In case of appearance of these symptoms during the search for a pregnancy, the man should undergo a study that includes the necessary tests to confirm if it is a case of male infertility.
To address male infertility, you need to know the cause that prevents you from getting pregnant in the first place. In some cases, it is possible to regain male fertility after drug treatment or surgery. In the most serious cases, the only option will be to resort to assisted reproduction.
Next, we are going to discuss some possible treatments for male infertility:
- Natural treatment: a healthy lifestyle with a balanced diet combined with vitamin supplements can help improve seminal quality in milder cases. Above all, antioxidants such as selenium, carnitine and vitamins E, A, C and B12 are very important.
- Hormonal drugs: the gonadotropins and clomiphene citrate, for example, administered in men with hypogonadotropic hypogonadism.
- Surgical intervention: for testicular conditions such as cryptorchidism or varicocele.
- Assisted reproduction: when it is not possible to apply the above options or have not been successful. Faced with a severe male factor, the technique that offers the best success rates is ICSI (intracytoplasmic sperm microinjection).
Questions from users
What are the main symptoms of male infertility?
Male infertility usually occurs asymptomatic and the causes that produce it are diagnosed after taking a correct medical history of the patient with a personal and family history and requesting the indicated complementary tests.
What hormones are tested to determine the cause of male infertility?
Among the many causes of male sterility are those that depend on the interaction between the brain and the testicle, it is in those cases where it is interesting to request the hormonal study, through the hormone FSH (follicle-stimulating hormone) and LH (luteinizing hormone). Its determination will indicate the state of the pituitary-testicular axis.
Does age influence male fertility?
The age of the man can affect sperm quality, but there is not a decrease in fertility as marked as in the case of women. After the age of 40, a man’s fertility decreases. It has been observed that with age there is a slow but progressive reduction in seminal volume, a decrease in sperm concentration and an increase in oxidative stress.
In addition, the probability that the sperm have some genetic alteration is also increasing. However, a man can still be fertile at 50, 60 and even 70 years of age.
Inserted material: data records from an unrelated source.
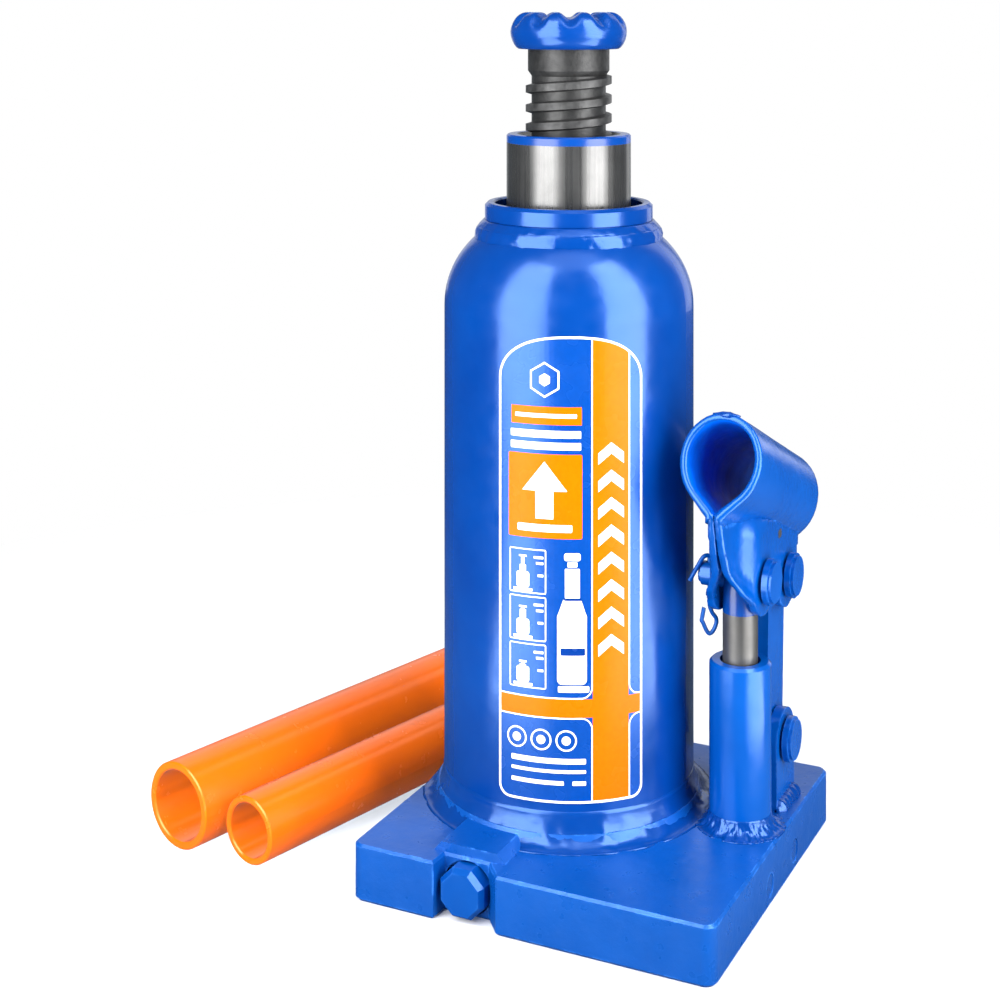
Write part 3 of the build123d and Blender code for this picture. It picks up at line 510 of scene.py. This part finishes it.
crown = enamel("saddle_enamel", cast=0.2, edge_wear_and_highlight=0.3)
hatch = crown.add("ShaderNodeTexWave", wave_type="BANDS", bands_direction="DIAGONAL")
crown.join(crown.place, hatch.inputs["Vector"])
hatch.inputs["Scale"].default_value = 620
# painted highlight: the hatched lands on the crown's top are coloured pale blue as if catching light
crown_land_highlight = crown.math("MULTIPLY", crown.remap(crown.axis(2), SADDLE_TOP - 0.12 * MM, SADDLE_TOP - 0.03 * MM),
                  crown.remap(hatch.outputs["Fac"], 0.45, 0.6))
bare_blue = crown.bsdf.inputs["Base Color"].links[0].from_socket
crown.set("Base Color", crown.mix(crown_land_highlight, bare_blue, (0.45, 0.72, 1.0)))
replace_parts(piece("saddle_rim", saddle_mesh(), "screw", crown.mat), "saddle")

# ---- handle socket: one sheet rolled into an egg-shaped tube, pinched to a neck, parted into two ears ----
SOCKET_X = PUMP.x / MM
TILT = math.radians(22.5)
MOUTH = Vector((SOCKET_X, -15.4, 108.8))
SOCKET_L = 54.0
AXIS = Vector((0, math.cos(TILT), -math.sin(TILT)))
RISE = Vector((0, math.sin(TILT), math.cos(TILT)))
SHEET = 1.75
TUBE_HALF, TUBE_RISE, TUBE_DROP = 10.35, 11.3, 12.2  # outer half width, and reach above and below the axis
NECK_LOW, NECK_RUNOUT = -15.4, 2.3  # how low the neck hangs at the mouth, and how much it rises behind
EAR_GAP = 4.6  # half the gap between the ears
PIN_PLACES = ((0.0, 75.6, 8.4), (19.0, 71.9, 8.2))  # y and z of each pin, and the lobe's radius round it
BORE_LIT_SLOT = 1  # material slot of the bore, whose paint is lightened as painted fill light


def wall_point(inset, heading):
    """A point of the tube's wall, in mm from its axis: round at the sides, taller above and below."""
    a = math.radians(heading)
    tall = TUBE_RISE if math.sin(a) > 0 else TUBE_DROP
    return (TUBE_HALF - inset) * math.cos(a), (tall - inset) * math.sin(a)


def egg(inset, steps=30):
    """The tube's section from the neck's left side over the top to its right side, in mm from its axis."""
    points = [wall_point(inset, -50 + 280 * i / steps) for i in range(steps + 1)]
    neck = [(3.2, -12.9), (2.1, -14.0), (1.95, NECK_LOW)]
    if inset:
        neck = [(1.3, -11.9), (0.5, -12.9), (0.05, -13.4)]
    return list(reversed(neck)) + points + [(-u, v) for u, v in neck]


def socket_point(u, v, along):
    return (MOUTH + Vector((u, 0, 0)) + RISE * v + AXIS * along) * MM


def socket_tube(bm):
    """Outer and inner skins, joined by a rounded lip at each end and closed along the neck."""
    outer, inner = egg(0.0), egg(SHEET)
    middle = [((a[0] + b[0]) / 2, (a[1] + b[1]) / 2) for a, b in zip(outer, inner)]
    lip = 0.45
    run = (6, 12, 20, 28, 36, 44)
    stations = [(outer, along) for along in (lip, 1.2, *run, SOCKET_L - 1.2, SOCKET_L - lip)]
    stations.append((middle, SOCKET_L))
    first_inner = len(stations)
    stations += [(inner, along) for along in (SOCKET_L - lip, *reversed(run), lip)]
    stations.append((middle, 0.0))
    grid = []
    for k, (loop, along) in enumerate(stations):
        row = []
        lowest = NECK_LOW + NECK_RUNOUT * smooth(along, 7.0, 13.0)
        for u, v in loop:
            v = max(v, lowest)
            probe = Vector((u * 0.35, v * 0.35, along * 0.12 + (9 if k >= first_inner else 0)))
            dent = 1 + 0.008 * noise.noise(probe)
            row.append(bm.verts.new(socket_point(u * dent, v * dent, along)))
        grid.append(row)
    for k in range(len(grid)):
        a, b = grid[k], grid[(k + 1) % len(grid)]
        for i in range(len(a) - 1):
            face = bm.faces.new((a[i], a[i + 1], b[i + 1], b[i]))
            face.material_index = BORE_LIT_SLOT if first_inner <= k < len(grid) - 2 else 0
    for i in (0, len(grid[0]) - 1):
        rim = [row[i] for row in grid]
        bm.faces.new(rim if i else list(reversed(rim)))


def cheek_outline():
    """The side view of one cheek as (y, z): neck edge, front lobe, back lobe, and up into the tube."""
    points = [(-20.3, 96.0), (-19.6, 92.5), (-17.6, 86.0), (-14.8, 80.2), (-11.0, 74.6)]
    front, back = ([(y + r * math.cos(math.radians(a)), z + r * math.sin(math.radians(a))) for a in sweep_of]
                   for (y, z, r), sweep_of in zip(PIN_PLACES, (range(208, 325, 9), range(205, 350, 9))))
    points += front + [(9.6, 69.6)] + back
    return points + [(28.4, 77.0), (29.0, 79.6), (28.2, 80.9), (10.0, 88.4), (-4.0, 92.6), (-9.0, 93.8),
                     (-13.0, 94.4)]


def part_half(y, z):
    """Half the gap between the cheeks: closed at the neck, open round the plunger and below."""
    back = 0.08 + 0.5 * smooth(y, -19.0, -12.5) + 4.02 * smooth(y, -12.0, -4.0)
    below = EAR_GAP * smooth(84.0 - z, 0.0, 14.0) * smooth(y, -24.0, -12.0)
    near_tube = smooth(z, 88.0, 96.0) * smooth(-y, -4.0, 8.0)
    return min(max(back, below) * (1 - 0.75 * near_tube), EAR_GAP)


def cheek(bm, hand):
    """One ear's sheet, cut into a fine mesh and bent to follow part_half; hand is its side, 1 or -1."""
    made = bmesh.new()
    face = made.faces.new([made.verts.new((0, y, z)) for y, z in cheek_outline()])
    made.normal_update()
    bmesh.ops.triangulate(made, faces=[face])
    for across, low, high in ((Vector((0, 1, 0)), -21, 30), (Vector((0, 0, 1)), 63, 98)):
        place = float(low)
        while place < high:
            everything = made.verts[:] + made.edges[:] + made.faces[:]
            bmesh.ops.bisect_plane(made, geom=everything, plane_co=across * place, plane_no=across, dist=1e-4)
            place += 1.1
    bmesh.ops.remove_doubles(made, verts=made.verts, dist=1e-3)
    rim = {v for e in made.edges if e.is_boundary for v in e.verts}
    near, far = {}, {}
    for v in made.verts:
        y, z = v.co.y, v.co.z
        gap = part_half(y, z)
        tuck = 0.35 if v in rim else 0.0
        for table, x in ((near, gap + tuck * 0.6), (far, gap + SHEET + 0.15 - tuck)):
            table[v] = bm.verts.new(((SOCKET_X + hand * x) * MM, y * MM, z * MM))
    for f in made.faces:
        loop = list(f.verts)
        bm.faces.new([far[v] for v in loop])
        bm.faces.new([near[v] for v in reversed(loop)])
    for e in made.edges:
        if e.is_boundary:
            a, b = e.verts
            bm.faces.new((near[a], near[b], far[b], far[a]))
    made.free()


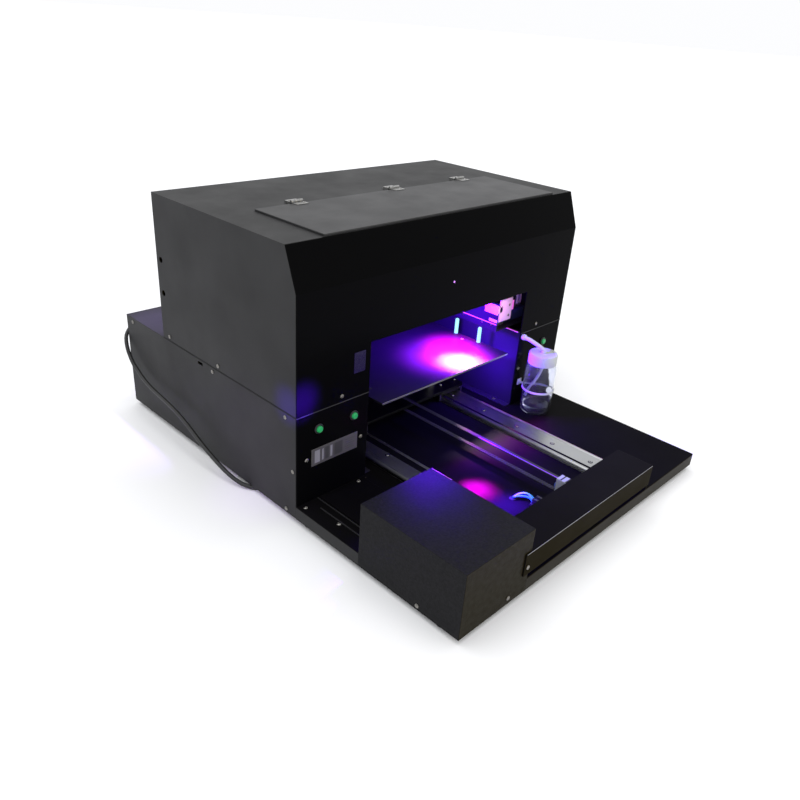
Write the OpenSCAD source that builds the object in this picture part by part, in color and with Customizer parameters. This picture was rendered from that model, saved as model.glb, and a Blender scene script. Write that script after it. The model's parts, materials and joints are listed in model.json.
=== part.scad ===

Can male sterility be temporary?
Yes. There are cases in which the man goes through periods of stress or anxiety that can cause temporary infertility. The same happens with flu processes that cause fever since the increase in body temperature affects the production of sperm. In these cases, fertility can recover after 3 months once the stage that causes infertility ends. This is because a complete spermatogenesis process takes 3 months.
Can male infertility be cured by eating?
A healthy diet, rich in antioxidants such as vitamins or omega 3, can sometimes help to improve seminal quality. However, in the most severe cases of infertility, no improvement will be observed with natural remedies and it will be necessary to resort to assisted reproduction treatments to achieve pregnancy.
For more information on increasing semen quality through feeding, you can visit this article: Improve sperm quality.
If I have received chemotherapy, am I sterile?
The effect of chemotherapy on semen quality depends on the drug used for treatment since not all drugs affect spermatogenesis in the same way. In addition, each patient may be affected more or less by the treatment. To know if a patient’s testicular function has been altered, it will be necessary to carry out a fertility study.
The result of the Semen Analysis indicates that I have azoospermia. Can’t I be the biological father of my children?
Azoospermia is the absence of sperm in the ejaculate, but it can have different causes. Depending on the reason for the azoospermia, the prognosis will be one or the other.
If it is due to a post-testicular factor ( obstructive azoospermia ), sperm production is not altered and they can be obtained directly from the testicle. However, if it is an alteration in sperm production ( secretory azoospermia ), it is very unlikely that sperm will be found in the testicle.